The Practical Move: 4-Step Early Qualification Process
Apply this sequence in the first two conversations. Do not wait for the third or fourth call to find out the deal is not ready.
- Step 1 — Get the maturity date or the specific event. If the sponsor cannot name the reason they need to act and roughly when, they are not a real lead yet. Note the date and use it to prioritize. Deals with deadlines inside 90 days go to the front of the pipeline.
- Step 2 — Run the coverage math. Ask for the current NOI and the outstanding balance. Run the debt service coverage at today’s rates. If the income covers it, the deal routes to traditional lenders. If there is a gap, note the size and route to structured capital sources. This takes two minutes and eliminates weeks of misrouted work.
- Step 3 — Request financials with a 48-hour window. Ask for the T-12 operating statement and rent roll, and tell the sponsor you need them within 48 hours to move forward. Their response to that request is data. A sponsor who delivers on time is in a fundamentally different category than one who asks for a two-week extension.

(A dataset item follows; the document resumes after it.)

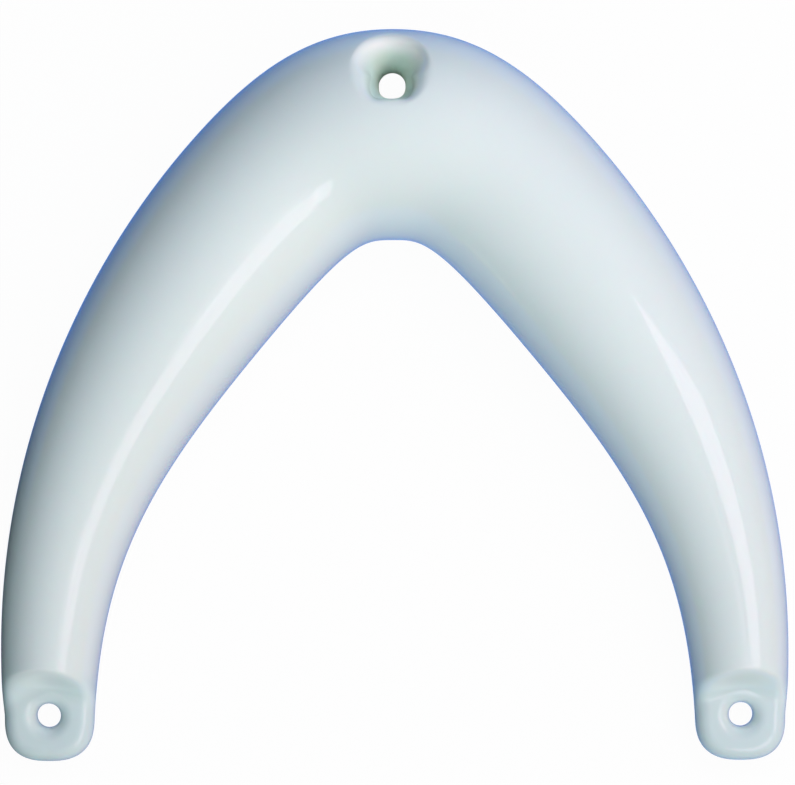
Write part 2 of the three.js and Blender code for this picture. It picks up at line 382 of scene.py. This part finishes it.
eye_block_start, eye_block_end = (length_at(down) for down in EYE_BLOCK_DOWN)
mouth_block = block_round((-MOUTH_BLOCK_REACH, MOUTH_BLOCK_REACH), MOUTH_BLOCK_TURNS)
right_eye_block = block_round((eye_block_start, eye_block_end), EYE_BLOCK_TURNS)
left_eye_block = block_round((-eye_block_end, -eye_block_start), EYE_BLOCK_TURNS)
blocks = [mouth_block, right_eye_block, left_eye_block]


def is_left_out(ring, step):
    """Whether a face of the upper skin lies in a block round an opening."""
    return any(
        first_ring <= ring < last_ring and first_step <= step < last_step
        for first_ring, last_ring, first_step, last_step in blocks
    )


for ring in range(len(ring_lengths) - 1):
    for step in range(STEPS_ROUND):
        step_below = STEPS_ROUND - 1 - step
        if is_left_out(ring, step) or is_left_out(ring, step_below):
            continue
        mould.faces.new((
            vertex_at(ring, step), vertex_at(ring + 1, step),
            vertex_at(ring + 1, step + 1), vertex_at(ring, step + 1),
        ))

tip = np.append((outer[-1] + inner[-1]) / 2, 0)
for ring, side in ((0, -1), (len(ring_lengths) - 1, 1)):
    pole = mould.verts.new(tip * (side, 1, 1))
    for step in range(STEPS_ROUND):
        mould.faces.new((pole, vertex_at(ring, step), vertex_at(ring, step + 1)))

cut_opening(mouth_block, THROAT_CENTRE, mouth_reach, throat_lip)
for block, side in ((right_eye_block, 1), (left_eye_block, -1)):
    centre = EYE_CENTRE * (side, 1)
    cut_opening(block, centre, eye_reach, eye_lip(centre))

bmesh.ops.recalc_face_normals(mould, faces=mould.faces)
for face in mould.faces:
    face.smooth = True

# The soft PVC lets light through. Its colour also holds painted shade and light: a green painted shade down
# the throat, painted light on the throat's outer lip and on the shoulders, and towards the lugs it is darker
# and more cyan than on the arms.
PVC_WHITE = np.array([0.80, 0.87, 0.86])
# Painted shade: the green that darkens the skin down the throat.
THROAT_PAINTED_SHADE = np.array([0.73, 0.84, 0.75])
# Painted light: the whiter colour on the throat's outer lip.
MOUTH_PAINTED_LIGHT = np.array([0.96, 0.98, 0.93])
LUG_TINT = np.array([0.89, 0.95, 0.97])
# Painted light: the lift that brightens the slope of each shoulder.
SHOULDER_PAINTED_LIGHT = 1.06
LUG_WIDTH = OUTER_EDGE[-1][-1][0] - INNER_EDGE[-1][-1][0]
PAINTED_SHADE_EDGE = 0.55
MOUTH_PAINTED_LIGHT_PEAK = 0.6
GLOSS = 0.8

points = np.array([vertex.co[:] for vertex in mould.verts])
from_throat = points[:, :2] - THROAT_CENTRE
angle_round = np.arctan2(from_throat[:, 1], from_throat[:, 0])
throat_edge = throat_wall(angle_round, wall_top_at(angle_round))
lip_width = mouth_reach(angle_round) - throat_edge
past_edge = (np.hypot(*from_throat.T) - throat_edge) / lip_width
# Share of the green painted shade, full down the throat and gone part way over the lip.
throat_painted_shade = smooth_step(1 - np.clip(past_edge / PAINTED_SHADE_EDGE, 0, 1))[:, None]
# Share of the painted light on the outer lip, highest part way over it.
from_painted_light_peak = np.abs(past_edge - MOUTH_PAINTED_LIGHT_PEAK) / MOUTH_PAINTED_LIGHT_PEAK
mouth_painted_light_share = (np.clip(1 - from_painted_light_peak, 0, 1) * np.clip(np.sin(angle_round), 0, 1))[:, None]
past_lug_middle = (np.abs(points[:, 0]) - EYE_CENTRE[0]) / (LUG_WIDTH / 2)
past_shoulder = -points[:, 1] - SHOULDER_TOP - SHOULDER_DROOP * past_lug_middle**2
# Share of the painted light over the slope of each shoulder.
shoulder_painted_light_share = np.sin(math.pi * np.clip(past_shoulder / SHOULDER_LENGTH, 0, 1))[:, None] ** 2
# Share of the darker, more cyan colour towards the lugs, past the shoulder's top.
lug_share = smooth_step(np.clip((-points[:, 1] - SHOULDER_TOP) / SHOULDER_LENGTH, 0, 1))[:, None]
# The PVC colour with the painted shade and painted light mixed in.
pvc_colours_and_painted_light = PVC_WHITE + (THROAT_PAINTED_SHADE - PVC_WHITE) * throat_painted_shade
pvc_colours_and_painted_light += (MOUTH_PAINTED_LIGHT - pvc_colours_and_painted_light) * mouth_painted_light_share
pvc_colours_and_painted_light *= 1 - (1 - LUG_TINT) * lug_share
pvc_colours_and_painted_light *= 1 + (SHOULDER_PAINTED_LIGHT - 1) * shoulder_painted_light_share

# It lies as it comes to rest, on the underside of its bend and of both arms, which tips its middle plane.
REST_TILT = math.radians(6.5201)
low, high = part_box("fender")
laid = Matrix.Rotation(REST_TILT, 4, "X") @ Matrix.Scale(MM, 4)
bmesh.ops.transform(mould, matrix=laid, verts=mould.verts)
bottom = min(vertex.co.z for vertex in mould.verts)
front = min(vertex.co.y for vertex in mould.verts)
back = max(vertex.co.y for vertex in mould.verts)
moved = (low.x + high.x) / 2, (low.y + high.y - front - back) / 2, low.z - bottom
placed = Matrix.Translation(moved)
bmesh.ops.transform(mould, matrix=placed, verts=mould.verts)
arch_to_floor = placed @ laid

fender_mesh = bpy.data.meshes.new("moulded fender")
mould.to_mesh(fender_mesh)
mould.free()
fender = bpy.data.objects.new("moulded_fender", fender_mesh)
bpy.context.scene.collection.objects.link(fender)

# The tint's fourth value is the gloss, which the skin loses down the throat.
# The tint holds the PVC colour with its painted shade and painted light.
tint = fender_mesh.color_attributes.new("pvc_colour_and_painted_light", "FLOAT_COLOR", "POINT")
tint.data.foreach_set("color", np.hstack([pvc_colours_and_painted_light, GLOSS * (1 - throat_painted_shade)]).ravel())

pvc = bpy.data.materials.new("soft white PVC")
pvc.use_nodes = True
skin_shader = pvc.node_tree.nodes["Principled BSDF"]
tint_here = pvc.node_tree.nodes.new("ShaderNodeAttribute")
tint_here.attribute_name = "pvc_colour_and_painted_light"
pvc.node_tree.links.new(tint_here.outputs["Color"], skin_shader.inputs["Base Color"])
pvc.node_tree.links.new(tint_here.outputs["Alpha"], skin_shader.inputs["Specular IOR Level"])
PVC_LOOK = {
    "Specular IOR Level": GLOSS,
    "Roughness": 0.05,
    "IOR": 1.53,
    "Subsurface Weight": 0.25,
    "Subsurface Radius": (0.5, 1.0, 0.8),
    "Subsurface Scale": 0.006,
}
for name, value in PVC_LOOK.items():
    skin_shader.inputs[name].default_value = value
fender_mesh.materials.append(pvc)

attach(fender, "root")
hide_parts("fender")


# Floor
# A plain white studio floor that the fender lies on. Looked at straight, or through the throat and the
# eyes, it glows white. In the fender's gloss it glows blue, but dark beside the lower left arm and far away.
FLOOR_SIZE = 6
PAINT_SEEN = (0.8, 0.8, 0.8)
PAINT_FOR_LIGHT = (0.12, 0.12, 0.12)
GLOW_SEEN_BY = {"Is Camera Ray": 0.97, "Is Glossy Ray": 0.8, "Is Transmission Ray": 0.97}
WHITE_GLOW = (1, 1, 1)
BLUE_GLOW_IN_GLOSS = (0.1, 0.32, 1)
DARK_GLOW_IN_GLOSS = (0.03, 0.06, 0.08)

# Places on the floor, in metres, between which the glow in the gloss turns dark: across, along and outwards.
DARK_BEYOND_X = (-0.12, -0.2)
DARK_BEYOND_Y = (0.06, -0.06)
GLOW_FADES = (0.25, 0.8)


def math_node(tree, operation, first, second):
    """Output of a math node. Each of its two inputs is another node's output or a number."""
    node = tree.nodes.new("ShaderNodeMath")
    node.operation = operation
    for socket, value in zip(node.inputs, (first, second)):
        if isinstance(value, bpy.types.NodeSocket):
            tree.links.new(value, socket)
        else:
            socket.default_value = value
    return node.outputs[0]


def share_between(tree, value, limits):
    """Output that rises smoothly from 0 at the first limit to 1 at the second."""
    node = tree.nodes.new("ShaderNodeMapRange")
    node.interpolation_type = "SMOOTHSTEP"
    node.inputs["From Min"].default_value = limits[0]
    node.inputs["From Max"].default_value = limits[1]
    tree.links.new(value, node.inputs["Value"])
    return node.outputs["Result"]


def colour_mix(tree, share, first, second):
    """Output that goes from the first colour to the second, which may be another node's output."""
    node = tree.nodes.new("ShaderNodeMix")
    node.data_type = "RGBA"
    node.inputs["A"].default_value = (*first, 1)
    if isinstance(second, bpy.types.NodeSocket):
        tree.links.new(second, node.inputs["B"])
    else:
        node.inputs["B"].default_value = (*second, 1)
    tree.links.new(share, node.inputs["Factor"])
    return node.outputs["Result"]


bpy.ops.mesh.primitive_plane_add(size=FLOOR_SIZE, location=(0, 0, 0))
floor = bpy.context.object
floor.name = "studio_floor"
floor_white = bpy.data.materials.new("white floor")
floor_white.use_nodes = True
floor_tree = floor_white.node_tree
floor_tree.nodes.clear()
seen = floor_tree.nodes.new("ShaderNodeLightPath")
place_on_floor = floor_tree.nodes.new("ShaderNodeTexCoord")
across_and_along = floor_tree.nodes.new("ShaderNodeSeparateXYZ")
floor_tree.links.new(place_on_floor.outputs["Object"], across_and_along.inputs[0])
distance = floor_tree.nodes.new("ShaderNodeVectorMath")
distance.operation = "LENGTH"
floor_tree.links.new(place_on_floor.outputs["Object"], distance.inputs[0])

dark_beyond_x = share_between(floor_tree, across_and_along.outputs["X"], DARK_BEYOND_X)
dark_beyond_y = share_between(floor_tree, across_and_along.outputs["Y"], DARK_BEYOND_Y)
dark_beside_arm = math_node(floor_tree, "MULTIPLY", dark_beyond_x, dark_beyond_y)
far_away = share_between(floor_tree, distance.outputs["Value"], GLOW_FADES)
dark_share = math_node(floor_tree, "MAXIMUM", dark_beside_arm, far_away)
glow_in_gloss = colour_mix(floor_tree, dark_share, BLUE_GLOW_IN_GLOSS, DARK_GLOW_IN_GLOSS)
glow_colour = colour_mix(floor_tree, seen.outputs["Is Glossy Ray"], WHITE_GLOW, glow_in_gloss)
glow = floor_tree.nodes.new("ShaderNodeEmission")
glow.inputs["Strength"].default_value = 1
floor_tree.links.new(glow_colour, glow.inputs["Color"])

paint_colour = colour_mix(floor_tree, seen.outputs["Is Camera Ray"], PAINT_FOR_LIGHT, PAINT_SEEN)
paint = floor_tree.nodes.new("ShaderNodeBsdfDiffuse")
floor_tree.links.new(paint_colour, paint.inputs["Color"])

share_of_glow = 0
for ray, share in GLOW_SEEN_BY.items():
    seen_by_ray = math_node(floor_tree, "MULTIPLY", seen.outputs[ray], share)
    share_of_glow = math_node(floor_tree, "MAXIMUM", share_of_glow, seen_by_ray)
paint_and_glow = floor_tree.nodes.new("ShaderNodeMixShader")
floor_tree.links.new(share_of_glow, paint_and_glow.inputs[0])
floor_tree.links.new(paint.outputs[0], paint_and_glow.inputs[1])
floor_tree.links.new(glow.outputs[0], paint_and_glow.inputs[2])
floor_output = floor_tree.nodes.new("ShaderNodeOutputMaterial")
floor_tree.links.new(paint_and_glow.outputs[0], floor_output.inputs["Surface"])
floor.data.materials.append(floor_white)


# Light
# A long softbox on the right, towards the lugs, with a narrower end and two panels beside it, makes the long
# streaks down both arms. Two fill lamps above and the low parts of the sky light the rest, and don't show in
# the gloss.
LIT_PLACE = Vector((0, 0, 0.045))

# Each lamp faces the lit place. Its values are its width and length, its roll in degrees, its place, its
# power, its colour and whether the fender's gloss shows it.
LAMPS = {
    "softbox": ((0.5, 0.68), -88.5, (0.894, -0.233, 1.035), 1.5, (1, 0.71, 0.85), True),
    "narrow end of the softbox": ((0.45, 0.46), -71.5, (0.574, -0.765, 0.96), 0.85, (1, 0.71, 0.85), True),
    "small panel": ((0.27, 0.28), -38.8, (0.386, -0.637, 1.164), 0.12, (1, 0.72, 0.88), True),
    "narrow panel": ((0.2, 0.42), 25.4, (0.317, -0.981, 1.019), 0.36, (1, 0.84, 1), True),
    "fill behind the bend": ((0.6, 0.6), 0, (0.45, 0.45, 0.9), 3.03, (1, 0.75, 0.71), False),
    "fill above": ((0.6, 0.6), 0, (0.15, 0.1, 0.9), 3.35, (0.78, 0.93, 1), False),
}

for name, (size, roll, place, power, colour, in_gloss) in LAMPS.items():
    lamp_data = bpy.data.lights.new(name, "AREA")
    lamp_data.shape = "RECTANGLE"
    lamp_data.size, lamp_data.size_y = size
    lamp_data.energy = power
    lamp_data.color = colour
    lamp = bpy.data.objects.new(name, lamp_data)
    bpy.context.scene.collection.objects.link(lamp)
    lamp.location = place
    aimed = (Vector(place) - LIT_PLACE).to_track_quat("Z", "Y").to_matrix()
    lamp.rotation_euler = (aimed @ Matrix.Rotation(math.radians(roll), 3, "Z")).to_euler()
    lamp.visible_glossy = in_gloss

# Colour of the low sky by the side that it lies on, in degrees from the right of the picture.
SKY_COLOURS = {0: (1.21, 0.57, 0), 45: (0, 0.77, 1.5), 270: (1.76, 2.13, 2.21)}
SKY_HEIGHT = math.radians(8)
SKY_NARROWNESS = 4

sky = bpy.data.worlds.new("studio")
sky.use_nodes = True
sky_tree = sky.node_tree


def vector_node(operation, first):
    """A vector node whose first input is another node's output."""
    node = sky_tree.nodes.new("ShaderNodeVectorMath")
    node.operation = operation
    sky_tree.links.new(first, node.inputs[0])
    return node


looking = sky_tree.nodes.new("ShaderNodeTexCoord").outputs["Generated"]
sky_colour = None
for side, colour in SKY_COLOURS.items():
    level = direction_of(math.radians(side)) * math.cos(SKY_HEIGHT)
    facing = vector_node("DOT_PRODUCT", looking)
    facing.inputs[1].default_value = (*level, math.sin(SKY_HEIGHT))
    in_front = math_node(sky_tree, "MAXIMUM", facing.outputs["Value"], 0)
    narrowed = math_node(sky_tree, "POWER", in_front, SKY_NARROWNESS)
    part = sky_tree.nodes.new("ShaderNodeVectorMath")
    part.operation = "SCALE"
    part.inputs[0].default_value = colour
    sky_tree.links.new(narrowed, part.inputs["Scale"])
    if sky_colour is None:
        sky_colour = part.outputs[0]
        continue
    joined = vector_node("ADD", sky_colour)
    sky_tree.links.new(part.outputs[0], joined.inputs[1])
    sky_colour = joined.outputs[0]
sky_tree.links.new(sky_colour, sky_tree.nodes["Background"].inputs["Color"])
sky.cycles_visibility.glossy = False
bpy.context.scene.world = sky


# Camera
# A long lens looks down on the fender, almost at a right angle to its middle plane. The aim is a place in
# the drawing of the moulding, in its millimetres, and the reach is in metres.
CAMERA_REACH = 1.25
AIM = Vector((1.9, -160.6, 0))
SENSOR_WIDTH = 36
LENS_LENGTH = 127.75
TURN_RIGHT = math.radians(0.7)
TURN_UP = math.radians(0.2)
ROLL = math.radians(-0.2)

lens = bpy.data.cameras.new("camera")
lens.sensor_width = SENSOR_WIDTH
lens.lens = LENS_LENGTH
camera = bpy.data.objects.new("camera", lens)
bpy.context.scene.collection.objects.link(camera)
facing_back = Matrix.Rotation(REST_TILT, 3, "X") @ Matrix.Rotation(TURN_RIGHT, 3, "Y")
facing_back = facing_back @ Matrix.Rotation(-TURN_UP, 3, "X") @ Matrix.Rotation(ROLL, 3, "Z")
camera.location = arch_to_floor @ AIM + facing_back @ Vector((0, 0, CAMERA_REACH))
camera.rotation_euler = facing_back.to_euler()
bpy.context.scene.camera = camera

bpy.context.scene.view_settings.view_transform = "Standard"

- Step 4 — Ask who else is involved. Has the existing lender been approached? Is there a JV partner who needs to sign off? Is there another broker involved? The answers reveal both where the deal actually is in the sponsor’s decision process and whether the origination team is competing for something that has already been decided elsewhere.
Four steps. First two conversations. The leads that do not clear these steps move to a follow-up list, not the active pipeline.